Now, five years later, I’ve found myself scouring secondhand racks for another generation of pink, ruffly dresses. Hair bands. Flowery shoes. Tight shorts.
This time around, they’re for my son.
He’s very particular about his
clothes costumes. Sometimes he wants to be a “soccer guy” and wears a soccer uniform, socks pulled up to his knees, and my daughter’s old cleats. Other times, he wants to be a “basketball guy” and wears head-to-toe Nike. For a month last winter, he ONLY wore Nike, and had screaming fits whenever I washed his favorite green shirt and red shorts. The separation was so painful for him that he slapped and scratched himself while the laundry was running. He’d sleep snuggling the outfit at night. It took a family-wide effort to get him to expand to, first, other Nike clothes, and then, finally, to other sports clothes. Even then, he’d pull out every item of clothing from his dresser drawers until he found the perfect coordinated outfit, leaving a pile of rejects in the middle of the floor.
Even then, there were days he wanted barrettes in his hair like a girl.
Even then, he’d exhort me to “spin, mommy, spin” when I wore a skirt.
And now, he just wears his own skirts and spins whenever he wants. He’s worn dresses about 3-4 days out of the week lately. Sometimes, all day. Sometimes, he changes into “boy clothes” and asks me if he’s awesome.
Apparently, girls are pretty and boys are awesome in his rigid worldview.
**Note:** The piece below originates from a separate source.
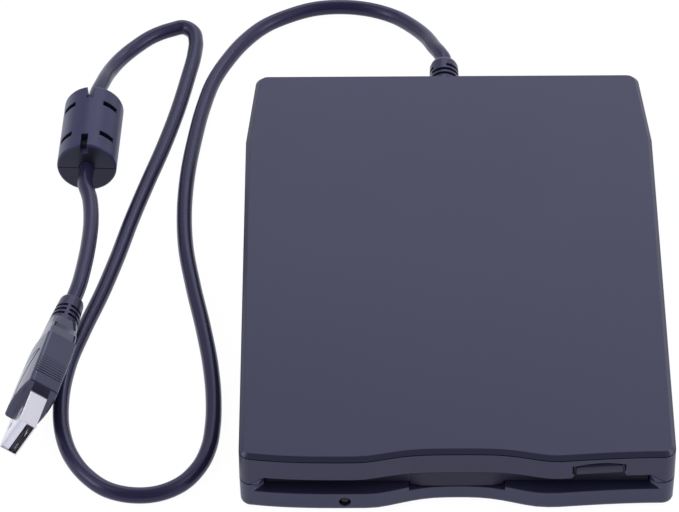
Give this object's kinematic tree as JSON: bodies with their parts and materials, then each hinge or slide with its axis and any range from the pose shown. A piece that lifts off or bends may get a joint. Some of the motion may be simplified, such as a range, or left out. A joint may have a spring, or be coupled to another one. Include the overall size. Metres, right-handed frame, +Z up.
{
  "type": "external floppy disk drive",
  "caption": "Slim black desktop drive for 3.5 inch floppy disks, with a sprung slot flap, eject button, loading mechanism, and a looped USB cord with a ferrite and plug.",
  "frame": {"origin": "centre of the casing's footprint, on the surface that its rubber feet stand on, the cord left out", "axes": "+Z up, +Y towards the rear wall where the cord leaves, -Y out of the disk slot, +X to the right seen from the slot"},
  "size_m": [0.1623, 0.1912, 0.018],
  "materials": {
    "black_cover": "finely grained moulded casing",
    "black_door": "smooth moulded flap",
    "black_plug": "soft-touch overmould",
    "black_ferrite": "moulded sleeve",
    "cord_plastic": "smooth flexible jacket",
    "foot_rubber": "matte rubber",
    "black_inner": "moulded",
    "grey_plastic": "glass-filled moulding",
    "white_plastic": "moulded",
    "lamp_lens": "moulded light guide",
    "lead_plastic": "insulated leads",
    "board_green": "solder-masked board",
    "screw_steel": "zinc-plated",
    "zinc_steel": "zinc-plated sheet",
    "bright_steel": "bright sheet and bar",
    "plug_nickel": "nickel-plated stamped shell",
    "copper_wire": "enamelled windings",
    "bearing_brass": "sintered bush",
    "contact_gold": "gold-plated",
    "ferrite_grey": "sintered ferrite"
  },
  "bodies": {
    "housing": {"top_cover": "black_cover", "bottom_cover": "black_cover", "rubber_feet": "foot_rubber", "cover_screws": "screw_steel", "chassis_screws": "screw_steel", "board_screws": "screw_steel", "led_lens": "lamp_lens", "led_board": "board_green", "chassis": "zinc_steel", "top_shield": "bright_steel", "motor_board": "board_green", "motor_coils": "copper_wire", "spindle_bearing": "bearing_brass", "stepper_can": "bright_steel", "stepper_bracket": "zinc_steel", "guide_rod": "bright_steel", "switch_blocks": "black_inner", "drive_board": "board_green", "ribbon_cable": "white_plastic", "controller_board": "board_green", "cord_connector": "white_plastic", "cord_leads": "lead_plastic", "strain_relief": "cord_plastic", "cord_long": "cord_plastic", "cord_inside": "cord_plastic", "cord_short": "cord_plastic", "ferrite_cover": "black_ferrite", "ferrite_core": "ferrite_grey", "plug_relief": "cord_plastic", "plug_grip": "black_plug", "plug_shell": "plug_nickel", "plug_tongue": "white_plastic", "plug_contacts": "contact_gold"},
    "door": {"door_flap": "black_door"},
    "eject": {"eject_slide": "bright_steel", "eject_button": "black_cover"},
    "holder": {"disk_holder": "zinc_steel"},
    "trigger": {"trigger_lever": "grey_plastic"},
    "carriage": {"head_carriage": "grey_plastic", "lower_head": "black_inner", "arm_pin": "bright_steel"},
    "head_arm": {"upper_arm": "bright_steel", "upper_head": "black_inner"},
    "feed_screw": {"lead_screw": "screw_steel"},
    "spindle": {"spindle_rotor": "bright_steel", "chuck_hub": "grey_plastic"},
    "protect_switch": {"protect_plunger": "white_plastic"},
    "disk_switch": {"disk_plunger": "white_plastic"}
  },
  "joints": [
    {"name": "flap_hinge", "type": "hinge", "parent": "housing", "child": "door", "pos_m": [0, -0.0665, 0.0119], "axis": [1, 0, 0], "range_deg": [0, 80], "stiffness_Nm_per_rad": 0.0002, "springref_deg": -17.19},
    {"name": "eject_slide", "type": "slide", "parent": "housing", "child": "eject", "axis": [0, -1, 0], "range_m": [0, 0.005]},
    {"name": "holder_drop", "type": "slide", "parent": "housing", "child": "holder", "axis": [0, 0, -1], "range_m": [0, 0.0018]},
    {"name": "trigger_pivot", "type": "hinge", "parent": "housing", "child": "trigger", "pos_m": [-0.036, 0.034, 0.0137], "axis": [0, 0, 1], "range_deg": [0, 20]},
    {"name": "head_travel", "type": "slide", "parent": "housing", "child": "carriage", "axis": [0, -1, 0], "range_m": [0, 0.0148]},
    {"name": "arm_pivot", "type": "hinge", "parent": "carriage", "child": "head_arm", "pos_m": [0, 0.0478, 0.0119], "axis": [1, 0, 0], "range_deg": [0, 10]},
    {"name": "screw_turn", "type": "hinge", "parent": "housing", "child": "feed_screw", "pos_m": [0.016, 0.0401, 0.009], "axis": [0, 1, 0], "range_deg": [0, 1422]},
    {"name": "spindle_turn", "type": "hinge", "parent": "housing", "child": "spindle", "pos_m": [0, -0.0175, 0.0045], "axis": [0, 0, 1], "continuous": true},
    {"name": "protect_press", "type": "slide", "parent": "housing", "child": "protect_switch", "axis": [0, 0, -1], "range_m": [0, 0.0016], "stiffness_N_per_m": 100},
    {"name": "disk_press", "type": "slide", "parent": "housing", "child": "disk_switch", "axis": [0, 0, -1], "range_m": [0, 0.0016], "stiffness_N_per_m": 100}
  ],
  "couplings": [
    {"joint": "holder_drop", "follows": "eject_slide", "ratio": 0.36},
    {"joint": "trigger_pivot", "follows": "eject_slide", "rad_per_m": 69.812},
    {"joint": "arm_pivot", "follows": "eject_slide", "rad_per_m": 34.906},
    {"joint": "screw_turn", "follows": "head_travel", "rad_per_m": 1675.5}
  ]
}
At school this morning, he decided to change from his favorite pink tutu into his spare “boy” clothes, and was a little perturbed that his shoes were the non-matching flowered sneakers, because they weren’t “awesome.”
Fortunately, he got over it. I hope he grows up knowing he can be both pretty and awesome, as can my daughter, as can any kid. As can any body.